In 1948, Panico opened Holy Name Seminary in Christchurch, New Zealand. He traveled to New Zealand with Jesuit priests who were to staff it. Their arrival in New Zealand was dramatic as their ship, MS Wanganella, went aground on Barrett Reef at the entrance to Wellington Harbour, and they had to be rescued. The Jesuits were playing poker in their cabin at the time the ship hit the reef. Panico rushed into the cabin in his nightshirt and asked what was happening. When one of the Jesuits informed him that they were going to sink, he apparently told them that he must die like a priest so he went and put on his biretta. This was further fuel to his nickname of "Panicky Jack".

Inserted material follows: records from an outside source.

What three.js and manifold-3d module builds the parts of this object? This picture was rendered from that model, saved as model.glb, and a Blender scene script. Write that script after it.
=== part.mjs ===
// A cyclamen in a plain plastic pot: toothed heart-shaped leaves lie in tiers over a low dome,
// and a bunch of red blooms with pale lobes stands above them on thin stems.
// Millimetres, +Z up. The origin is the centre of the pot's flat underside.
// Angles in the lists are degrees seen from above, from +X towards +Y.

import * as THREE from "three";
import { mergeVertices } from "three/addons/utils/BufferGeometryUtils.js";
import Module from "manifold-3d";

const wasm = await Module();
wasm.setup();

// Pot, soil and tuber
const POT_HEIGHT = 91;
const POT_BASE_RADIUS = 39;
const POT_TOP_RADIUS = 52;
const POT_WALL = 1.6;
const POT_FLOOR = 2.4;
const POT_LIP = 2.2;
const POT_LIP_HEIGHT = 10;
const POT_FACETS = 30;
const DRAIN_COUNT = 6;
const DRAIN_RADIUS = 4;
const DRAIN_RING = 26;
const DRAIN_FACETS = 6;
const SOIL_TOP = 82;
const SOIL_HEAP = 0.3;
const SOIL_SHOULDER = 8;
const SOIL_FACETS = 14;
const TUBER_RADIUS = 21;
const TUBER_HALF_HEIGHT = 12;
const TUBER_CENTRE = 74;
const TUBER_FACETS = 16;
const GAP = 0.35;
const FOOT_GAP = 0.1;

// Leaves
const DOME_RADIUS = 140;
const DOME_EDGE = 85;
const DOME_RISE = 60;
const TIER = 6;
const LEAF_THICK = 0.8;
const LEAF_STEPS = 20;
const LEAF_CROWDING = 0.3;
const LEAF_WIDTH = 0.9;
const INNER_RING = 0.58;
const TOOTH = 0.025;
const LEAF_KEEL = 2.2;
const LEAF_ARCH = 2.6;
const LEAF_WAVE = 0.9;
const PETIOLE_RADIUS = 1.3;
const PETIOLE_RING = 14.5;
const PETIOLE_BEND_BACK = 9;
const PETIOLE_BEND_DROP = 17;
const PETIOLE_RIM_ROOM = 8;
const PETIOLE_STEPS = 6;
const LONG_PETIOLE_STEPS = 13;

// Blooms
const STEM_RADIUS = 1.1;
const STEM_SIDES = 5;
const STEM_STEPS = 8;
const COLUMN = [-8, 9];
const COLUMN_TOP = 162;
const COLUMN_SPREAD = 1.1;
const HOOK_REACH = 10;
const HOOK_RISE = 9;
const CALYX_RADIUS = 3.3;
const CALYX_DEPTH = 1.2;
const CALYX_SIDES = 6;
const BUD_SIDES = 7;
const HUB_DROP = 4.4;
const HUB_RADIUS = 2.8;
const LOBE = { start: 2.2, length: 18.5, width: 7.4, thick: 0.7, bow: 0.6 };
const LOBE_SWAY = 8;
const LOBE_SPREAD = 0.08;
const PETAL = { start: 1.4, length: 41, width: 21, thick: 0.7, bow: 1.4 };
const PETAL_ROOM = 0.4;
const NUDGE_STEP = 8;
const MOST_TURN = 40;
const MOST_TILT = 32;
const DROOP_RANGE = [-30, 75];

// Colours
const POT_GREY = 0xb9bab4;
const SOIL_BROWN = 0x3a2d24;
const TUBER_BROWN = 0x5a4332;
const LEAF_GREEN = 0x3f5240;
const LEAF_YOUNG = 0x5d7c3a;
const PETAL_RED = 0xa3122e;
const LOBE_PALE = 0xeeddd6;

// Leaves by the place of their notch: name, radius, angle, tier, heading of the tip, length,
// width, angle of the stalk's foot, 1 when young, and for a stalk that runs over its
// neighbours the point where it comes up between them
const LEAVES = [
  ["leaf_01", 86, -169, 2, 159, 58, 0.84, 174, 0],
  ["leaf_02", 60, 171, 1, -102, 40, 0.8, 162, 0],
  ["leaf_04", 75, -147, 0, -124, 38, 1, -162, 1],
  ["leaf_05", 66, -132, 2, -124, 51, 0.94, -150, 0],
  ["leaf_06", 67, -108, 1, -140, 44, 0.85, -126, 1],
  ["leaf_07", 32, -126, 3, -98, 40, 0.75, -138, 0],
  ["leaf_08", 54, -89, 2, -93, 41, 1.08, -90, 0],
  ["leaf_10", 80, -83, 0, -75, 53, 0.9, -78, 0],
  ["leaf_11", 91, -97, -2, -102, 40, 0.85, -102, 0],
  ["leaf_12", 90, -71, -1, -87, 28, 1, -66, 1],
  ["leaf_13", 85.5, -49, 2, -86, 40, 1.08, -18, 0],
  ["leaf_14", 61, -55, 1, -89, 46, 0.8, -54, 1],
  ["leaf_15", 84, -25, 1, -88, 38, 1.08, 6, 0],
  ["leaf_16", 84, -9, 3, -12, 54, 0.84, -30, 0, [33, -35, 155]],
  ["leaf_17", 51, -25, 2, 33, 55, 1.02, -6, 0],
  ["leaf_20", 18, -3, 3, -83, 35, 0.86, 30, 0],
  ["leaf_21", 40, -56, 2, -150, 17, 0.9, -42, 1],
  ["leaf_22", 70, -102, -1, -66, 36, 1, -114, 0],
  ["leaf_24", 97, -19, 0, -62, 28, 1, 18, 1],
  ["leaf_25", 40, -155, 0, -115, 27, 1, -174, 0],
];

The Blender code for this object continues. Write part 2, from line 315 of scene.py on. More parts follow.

Panico was named nuncio to Peru on 28 September 1948, and Apostolic Delegate to Canada on 14 November 1953. Pope John XXIII appointed him nuncio to Portugal on 25 January 1959.

==Cardinal and last days==
In March 1962, having suffered from poor health for several years, he was transferred to the Roman Curia and was promoted to the rank of cardinal priest in the consistory of 19 March 1962, with the Basilica of Santa Teresa d'Avila as his titular church. He then founded the Cardinale Giovanni Panico Hospital in his native Tricase, where he soon died at age 67.

Panico was originally buried in his family's plot in the town cemetery, but, in keeping with his request, his remains were later moved to the crypt of the Church of the Nativity of the Blessed Virgin Mary in the same town. On 23 June 2012, his remains were transferred to a tomb in front of the altar of St. Charles Borromeo in the main body of the church.